Cyprus–Indonesia relations

Diplomatic mission
- Embassy of Cyprus, Jakarta: Embassy of Indonesia, Rome

= Cyprus–Indonesia relations =

Cyprus–Indonesia relations refer to foreign relations between Cyprus and Indonesia since 1987. Both nations are members of the World Trade Organization and the United Nations.

== History ==
On 4 December 1987, Cyprus and Indonesia agreed to establish diplomatic ties at an ambassadorial level which came into effect on 15 December of that year, and they have had friendly and close bilateral relations ever since. But even before formal bilateral connections were established, the two nations had a lengthy history together that dates back to the Non-Aligned Movement's inception. In 1955, Archbishop Makarios attended the first Non-Aligned Movement meeting in Bandung. He would go on to become the first President of Cyprus. Cyprus was one of the twenty-five attendees of the Belgrade summit in 1961, where the Movement was formally founded.

In a ceremony held in Jakarta in 2006, the President of Indonesia, Susilo Bambang Yudhoyono, articulated his nation's dedication to persist in its support for Cyprus and its endeavors to achieve a resolution to the enduring Cyprus issue. The Indonesian President was briefed by Cyprus' High Commissioner to Australia, Achilleas Antoniades, on the latest developments surrounding the matter. He also conveyed the Cypriot government's appreciation for Indonesia's "continuous support for reaching a settlement of the Cyprus problem, a support that is based on the principles of respect of the national sovereignty, territorial integrity, and international law, as well on the traditionally excellent relations between both countries." President Yudhoyono expressed his nation's appreciation for the aid provided to the victims of the Indonesian tsunami to Cypriot President Tassos Papadopoulos and the citizens of Cyprus. Antoniades reiterated Cyprus' willingness to provide Indonesia with any facilities necessary in connection with its choice to join the UN Peace Force in Lebanon.

As an attempt to strengthen ties, Cyprus established an embassy in Jakarta in 2010 with Nicos Panayi as its first ambassador. However, the euro area crisis forced the closure of the embassy. Until October 2023, diplomatic relations were managed by the Cypriot High Commission in Canberra, Australia.

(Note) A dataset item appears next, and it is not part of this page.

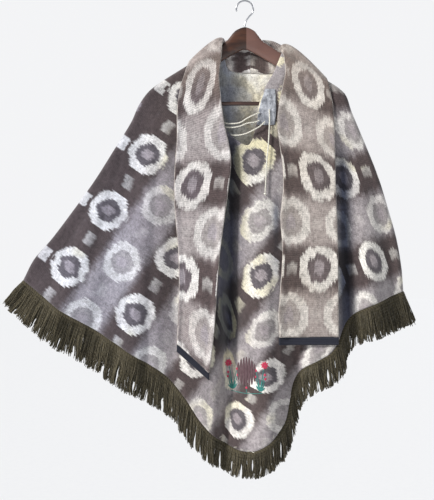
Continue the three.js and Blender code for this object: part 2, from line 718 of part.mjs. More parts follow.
function armsGeometry() {
  const sections = [];
  for (let i = 0; i <= ARM_STATIONS; i++) {
    const share = (2 * i) / ARM_STATIONS - 1;
    const spread = Math.sign(share) * (1 - (1 - Math.abs(share)) ** 1.35);
    sections.push(armSection(ARM_REACH * spread));
  }
  const positions = sections.flat(2);
  const index = [];
  const n = SECTION_POINTS;
  for (let s = 0; s < ARM_STATIONS; s++) {
    for (let i = 0; i < n; i++) {
      const j = (i + 1) % n;
      index.push(s * n + i, s * n + j, (s + 1) * n + j, s * n + i, (s + 1) * n + j, (s + 1) * n + i);
    }
  }
  const far = ARM_STATIONS * n;
  for (let i = 1; i < n - 1; i++) index.push(0, i + 1, i, far, far + i, far + i + 1);
  const geometry = new THREE.BufferGeometry();
  geometry.setAttribute('position', new THREE.Float32BufferAttribute(positions, 3));
  geometry.setIndex(index);
  if (signedVolume(geometry) < 0) geometry.setIndex(index.reverse());
  return geometry;
}
const BAR_SEAT = 207; // where the bores for the bar end
const BORE_RADIUS = BAR_RADIUS + 0.3;
const STEM_BORE = { radius: HOOK_WIRE / 2 + 0.3, foot: -90 };
const barY = sweep(BAR_SEAT);
function rod(radius, length) {
  return new THREE.CylinderGeometry(radius, radius, length, 16).rotateZ(Math.PI / 2);
}
function hangerWood() {
  const barBore = rod(BORE_RADIUS, 2 * BAR_SEAT).translate(0, barY, BAR_HEIGHT);
  const stemBore = new THREE.CylinderGeometry(STEM_BORE.radius, STEM_BORE.radius, 60, 10);
  stemBore.rotateX(Math.PI / 2).translate(0, 0, STEM_BORE.foot + 30);
  return toGeometry(toSolid(armsGeometry()).subtract(toSolid(barBore)).subtract(toSolid(stemBore)));
}
const hangerBar = () => rod(BAR_RADIUS, 2 * (BAR_SEAT - 0.3)).translate(0, barY, BAR_HEIGHT);
// The hook: up out of the wood, over to the right and round to an open end on the left.
function hangerHook() {
  const radius = HOOK_INNER_RADIUS + HOOK_WIRE / 2;
  const points = [[0, 0, STEM_BORE.foot + 0.3], [0, 0, -76], [0, 0, -66], [0, 0, -56], [3, 0, -46]];
  for (let degrees = -55; degrees <= 195; degrees += 25) {
    const angle = (degrees * Math.PI) / 180;
    points.push([radius * Math.cos(angle), 0, -HOOK_INNER_RADIUS + radius * Math.sin(angle)]);
  }
  return roundCord(points, HOOK_WIRE, 32, 8);
}

// Finishes
const finish = (color, roughness, metalness = 0) =>
  new THREE.MeshStandardMaterial({ color, roughness, metalness });
const blanket = finish(0x8d8183, 0.95);
const brushed = finish(0xb9b6b4, 0.98);
const navy = finish(0x2d303e, 0.9);
const olive = finish(0x524e3c, 0.95);
const cotton = finish(0xebe8dc, 0.8);
const wood = finish(0x4b261c, 0.45);
const steel = finish(0xb8bbc0, 0.3, 1);

const garment = new THREE.Group();
function place(name, geometry, material, group = garment) {
  const mesh = new THREE.Mesh(geometry, material.clone());
  mesh.name = name;
  group.add(mesh);
}

// The back's neckline follows the sewn edge of the collar, a seam below it.
function backNeckline() {
  const seams = [COLLAR_LEFT_NECK, COLLAR_RIGHT_NECK].map((rows, right) => {
    const line = collarLine(rows, right ? LAPEL_RIGHT : LAPEL_LEFT);
    return (row) => line(row, 0);
  });
  const last = COLLAR_LEFT_NECK.length - 1;
  return (share) => {
    const turn = (share - 0.5) * 2 * last;
    const [x, , z] = seams[turn < 0 ? 0 : 1](Math.abs(turn));
    const out = [x - NECK_CENTRE.x, z - NECK_CENTRE.z];
    const far = Math.hypot(...out);
    return [x + (out[0] / far) * NECK_SEAM, z + (out[1] / far) * NECK_SEAM];
  };
}

const frontPoints = halfPoints(
  smoothLine(flat(NECK_FRONT)), smoothLine(flat(HEM_FRONT)), -1, FRONT_COLUMNS);
const backPoints = halfPoints(backNeckline(), smoothLine(flat(HEM_BACK)), 1, BACK_COLUMNS);
place('body_front', halfWall(frontPoints, -1), blanket);
place('body_back', halfWall(backPoints, 1), blanket);

const COLLARS = [
  { side: 'left', neck: COLLAR_LEFT_NECK, lapel: LAPEL_LEFT, turn: -1, apart: -SEAM / 2 },
  { side: 'right', neck: COLLAR_RIGHT_NECK, lapel: LAPEL_RIGHT, turn: 1, apart: SEAM / 2 },
];
for (const { side, neck, lapel, turn, apart } of COLLARS) {
  const grid = collarGrid(neck, lapel);
  grid[0] = grid[0].map(([x, y, z]) => [x + apart, y, z]);
  place(`collar_${side}`, collarWall(grid, turn, CLOTH), blanket);
  place(`band_${side}`, sheetWall(bandGrid(lapel), CLOTH), navy);
}
place('placket', sheetWall(placketGrid(), FLAP), brushed);

place('lace_upper', laceGeometry(LACE_UPPER, 14), cotton);
place('lace_middle', laceGeometry(LACE_MIDDLE, 14), cotton);
place('lace_lower', laceGeometry(LACE_LOWER, 14), cotton);
place('lace_end', roundCord(laceEndPoints(), LACE, 26, 8), cotton);
place('lace_knot', knotGeometry(), cotton);

const HEMS = [
  { half: 'front', points: frontPoints, side: -1 },
  { half: 'back', points: backPoints, side: 1 },
];
for (const { half, points, side } of HEMS) {
  const frames = hemFrames(points, side);
  const lowest = frames.reduce((best, f, i) => (f.p[2] < frames[best].p[2] ? i : best), 0);
  const parted = { ...frames[lowest], p: shifted(frames[lowest].p, [1, 0, 0], SEAM) };
  place(`fringe_${half}_left`, fringe(frames.slice(0, lowest + 1)), olive);
  place(`fringe_${half}_right`, fringe([parted, ...frames.slice(lowest + 1)]), olive);
}

const hanger = new THREE.Group();
place('hanger_wood', hangerWood(), wood, hanger);
place('hanger_bar', hangerBar(), wood, hanger);
place('hanger_hook', hangerHook(), steel, hanger);

const root = new THREE.Group();
root.add(garment, hanger);
export default root;
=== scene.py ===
import math

import bpy
import numpy as np
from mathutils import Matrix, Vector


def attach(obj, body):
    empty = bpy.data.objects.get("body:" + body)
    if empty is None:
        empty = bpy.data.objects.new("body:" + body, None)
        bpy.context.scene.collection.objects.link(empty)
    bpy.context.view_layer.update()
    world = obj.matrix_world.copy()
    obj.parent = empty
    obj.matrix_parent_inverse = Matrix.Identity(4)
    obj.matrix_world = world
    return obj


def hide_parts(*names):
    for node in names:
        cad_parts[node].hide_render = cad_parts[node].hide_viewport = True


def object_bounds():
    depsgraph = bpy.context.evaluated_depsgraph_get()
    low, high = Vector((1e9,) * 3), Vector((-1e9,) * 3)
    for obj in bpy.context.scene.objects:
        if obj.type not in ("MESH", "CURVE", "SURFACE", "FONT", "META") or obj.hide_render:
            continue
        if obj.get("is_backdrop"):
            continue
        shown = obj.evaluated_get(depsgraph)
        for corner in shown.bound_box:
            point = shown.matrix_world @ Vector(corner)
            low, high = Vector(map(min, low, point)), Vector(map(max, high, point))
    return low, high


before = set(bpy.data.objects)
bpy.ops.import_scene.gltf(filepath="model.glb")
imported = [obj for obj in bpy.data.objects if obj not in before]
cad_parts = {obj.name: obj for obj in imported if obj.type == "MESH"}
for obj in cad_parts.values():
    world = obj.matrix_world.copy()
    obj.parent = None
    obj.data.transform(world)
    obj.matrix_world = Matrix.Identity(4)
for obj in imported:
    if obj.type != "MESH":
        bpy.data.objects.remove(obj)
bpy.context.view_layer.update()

# A blanket poncho with a long shawl collar and a fringed hem, hung on a wooden hanger.
# Sizes are worked out in millimetres, in the frame of the solids, and put into the meshes in metres.
MM = 0.001
CLOTH = 2.6
FLAP = 3.0
SEAM = 0.4
FOLD_RADIUS = 12.0
ARM_REACH = 215.0
ARM_SWEEP = 18.0
NECK_CENTRE = np.array([16.0, -97.0])
NECK_SEAM = 0.7
LACE = 3.0
LACE_END_OFF_CLOTH = 5.8
LAPEL_LIFT = 2.4
NECK_LIFT = 2.8
BAND_DEPTH = 18.0
HEADER = 9.0  # depth of the fringe's bound heading
YARN_SPACING = 1.3
STITCH_SPACING = 6.2
FRONT, BACK = -1, 1
# The hanger's top at the middle, how it slopes, rounds and rises there, and the same for its underside.
SHOULDER_TOP = -63.8
SHOULDER_SLOPE = 0.68
SHOULDER_ROUND = 14
DOME = 13
DOME_FLAT = 20
DOME_FADE = 27
UNDER_TOP = -107.4
UNDER_SLOPE = 0.61
UNDER_ROUND = 10
LOBE_FOOT = -254
LOBE_START = 178
LOBE_FADE = 16
ARM_HALF_DEPTH = 8
ARM_SQUARENESS = 2.7
TIP_LENGTH = 13
BAR_HALF = 206.7
BAR_EASE = 3.7  # length of the bar's eased end, let into the wood
BAR_RADIUS = 4.7
BAR_HEIGHT = -243.0
HOOK_RADIUS = 20
HOOK_CENTRE = -18
HOOK_FOOT = -89.7  # where the wire leaves the wood
HOOK_WIRE = 4.0

LEFT_FOLD = [(-52, -95.4), (-130, -148.4), (-219, -209), (-248, -246), (-266, -286), (-307, -351),
             (-352, -421), (-403, -491), (-457, -562), (-497, -608), (-522, -656)]
RIGHT_FOLD = [(88, -119.8), (160, -168.8), (232, -218), (250, -263), (283, -340), (314, -415),
              (339, -493), (358, -560), (370, -630), (374, -682)]
NECK_FRONT = [(-52, -95.4), (-62, -140), (-64, -190), (-60, -240), (-52, -290), (-28, -322),
              (8, -341), (25, -297), (32, -250), (44, -212), (66, -172), (88, -119.8)]
HEM_FRONT = [(-522, -656), (-433, -722), (-351, -768), (-269, -820), (-187, -872), (-140, -925),
             (-105, -978), (-70, -1015), (-23, -1043), (12, -1047), (40, -1035), (66, -1015),
             (92, -978), (101, -940), (111, -892), (132, -860), (199, -820), (234, -755),
             (257, -731), (304, -710), (374, -682)]
HEM_BACK = [(-522, -656), (-351, -758), (-200, -858), (-105, -960), (-30, -1026), (12, -1033),
            (60, -1000), (92, -932), (122, -860), (190, -806), (246, -730), (374, -682)]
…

In an effort to promote more bilateral collaboration between the two nations, Indonesian Foreign Minister Retno Marsudi and her colleague from Cyprus, Ioannis Kasoulides, held bilateral discussions on 19 September 2017. She said there is still a lot of opportunity for the two nations to improve their bilateral ties. Marsudi extended an invitation to businesspeople in Cyprus to participate in Trade Expo Indonesia, set for October 2017 in Jakarta. In response, Indonesia's proposal for a non-permanent membership in the UN Security Council was enthusiastically supported by the foreign minister of Cyprus, who also commended Indonesia for its diplomatic efforts to advance regional and international peace and security.

The Virtual Diplomatic Celebration of the 75th Anniversary of Indonesia's Independence Day and the Bilateral Relations between Indonesia and Cyprus was held on 21 October 2020 by the Indonesian Embassy in Rome.

On 23 October 2023, Nikos Panayiotou, the newly appointed ambassador of Cyprus to Indonesia, gave President Joko Widodo his credentials at a ceremony conducted at Jakarta's Merdeka Palace. He mentioned the reopening of the Cypriot embassy, stating that it is a concrete indication of the significance that Cyprus places on its relations with Indonesia.

== Cooperation ==
On 1 November 2025, Cyprus and Indonesia decided to strengthen their economic ties, emphasizing on trade, investment, logistics, and services. The agreement was made during a bilateral discussion between Indonesian Deputy Foreign Minister Anis Matta and Cypriot Foreign Minister Constantinos Kombos on the margins of the Manama Dialogue in Bahrain.

On 1 April 2026, the two countries decided to expand bilateral ties in higher education, science, technology, and research. Indonesian Deputy Minister Stella Christie hosted Cypriot Ambassador Nikos Panayiotou in Jakarta, where they collaboratively drafted a Memorandum of Understanding.

== Trade ==
The value of the bilateral trade fell from $51.95 million in 2020 to $28.08 million in 2021. Following a 22.47% rise from 2017 to 2021, there was a drop.

Cyprus's investment realization is currently not noteworthy. The investment value reached its greatest point in the previous five years in 2017 at $6.6 million. The lowest investment value was reported at $254,000 in 2021; however, it has been increasing as high as $1.2 million in the first seven months of 2022. Fishing, mining, lodging and dining, and other services are among the industries that get investments from Cyprus.

== Diplomatic missions ==
- In a desire to increase its diplomatic standing overseas, Cyprus reopened its embassy in Jakarta in October 2023.
- Indonesia is represented in Cyprus through its embassy in Rome, Italy.